Date
18 December 2017
The Passion Times news app is no longer available on  Apple Inc.'s China App Store but it can still be downloaded in other countries. Photo: Passion Times
The Passion Times news app is no longer available on Apple Inc.'s China App Store but it can still be downloaded in other countries. Photo: Passion Times

Can’t do it: Apple deletes anti-communist news app in China

Sorry, not in China.

So it seems that an Apple news app can be downloaded in other parts of the world except in the mainland.

Reason: the operating system contains “content that is illegal in China”.

Apple Inc. sent an e-mail to Civic Passion, a Hong Kong anti-communist advocacy group which runs Passion Times, a news website.

The e-mail explains why the Passion Times app is being removed from the App Store in the mainland, industry news website Tech In Asia reported Wednesday.   

A blog post on Passion Times displays an e-mail sent by Apple, saying the app violates App Store Review Guidelines.

However, the app can still be downloaded in other countries.

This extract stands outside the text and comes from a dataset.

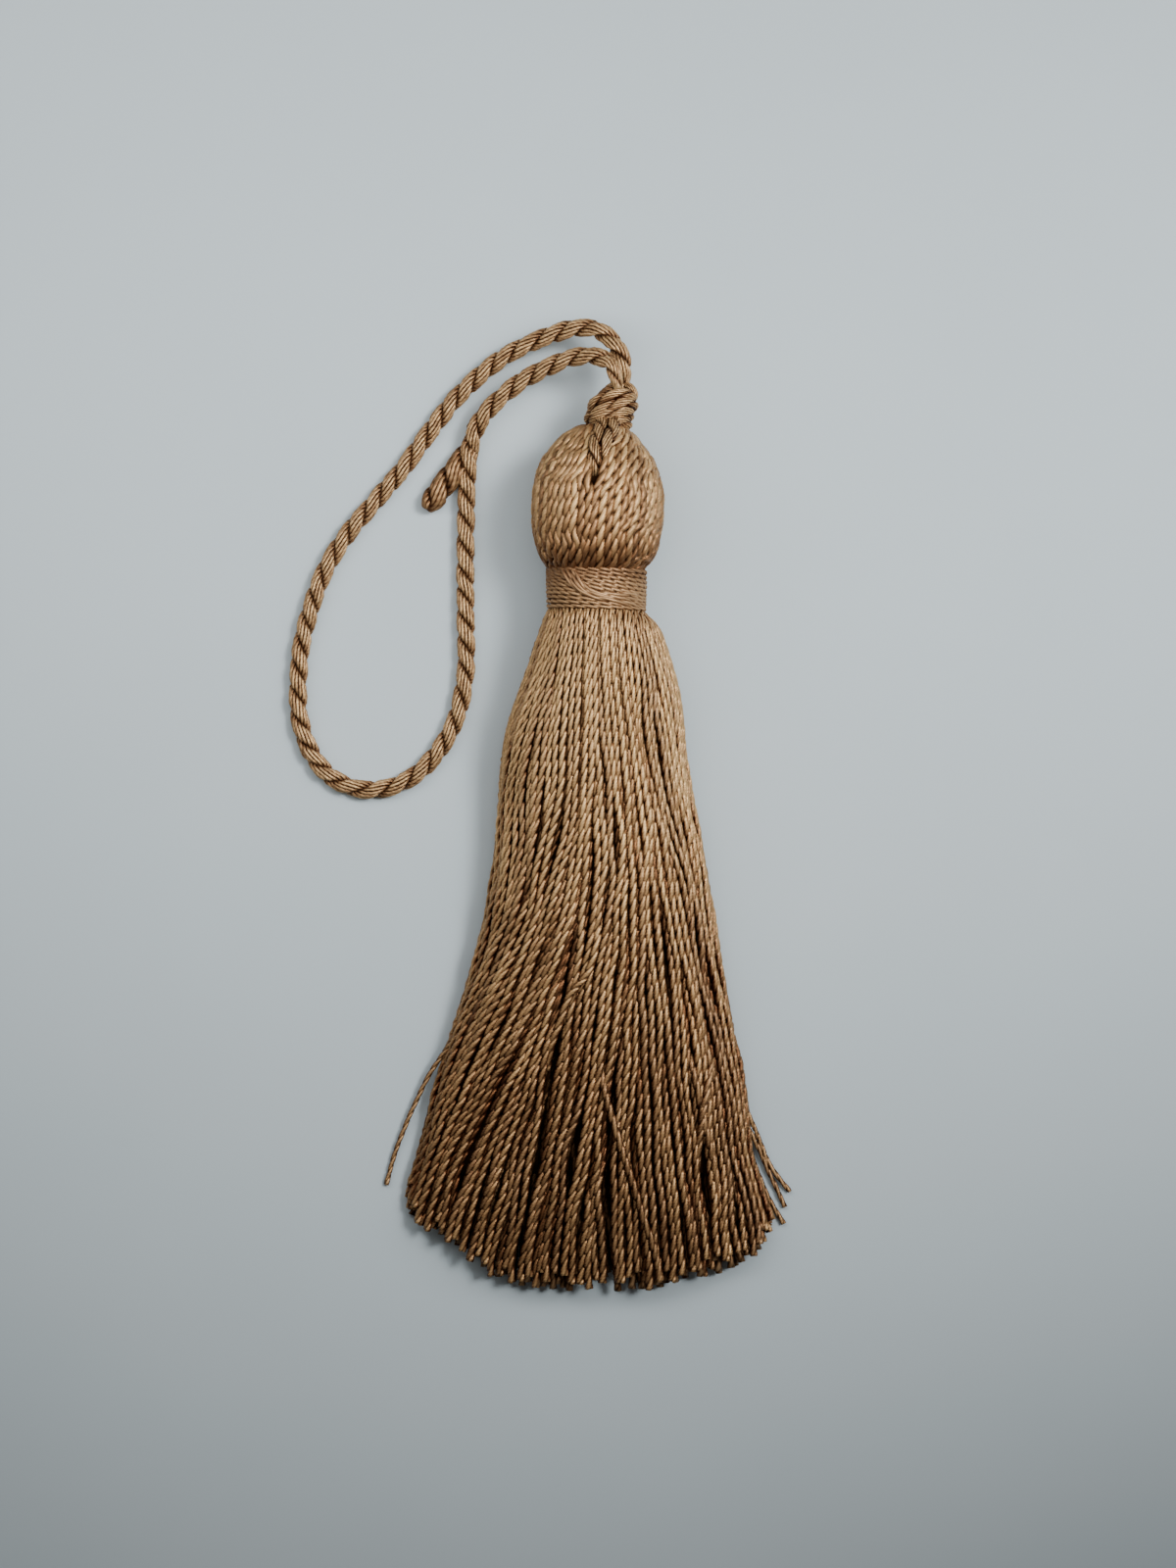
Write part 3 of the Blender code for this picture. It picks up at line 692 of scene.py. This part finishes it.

Civic Passion has been supporting student protests in Hong Kong against Beijing’s encroachment into local politics.

Its Facebook group has more than 200,000 likes and its followers are quite engaged in sharing content and discussing issues.

The Chinese government may have pressed Apple into removing the app, just like it is censoring news coverage of the Hong Kong protests in the mainland, the report said.

Apple has every reason to comply. It’s trying to boost its market share in China among the wealthy and being on the government’s good books is the only way to do business there.

Chief executive Tim Cook has made repeated business trips to the country.

This is not the first time Apple has been caught up in domestic politics.

It takes a proactive stance toward policing content in its app store. It took five tries, for example, for an app that tracks drone strikes to receive approval from Apple, the report said.

Apple’s comfort with censoring content will give it a leg up in China. Google sought to find a compromise between maintaining free speech and appeasing China and failed.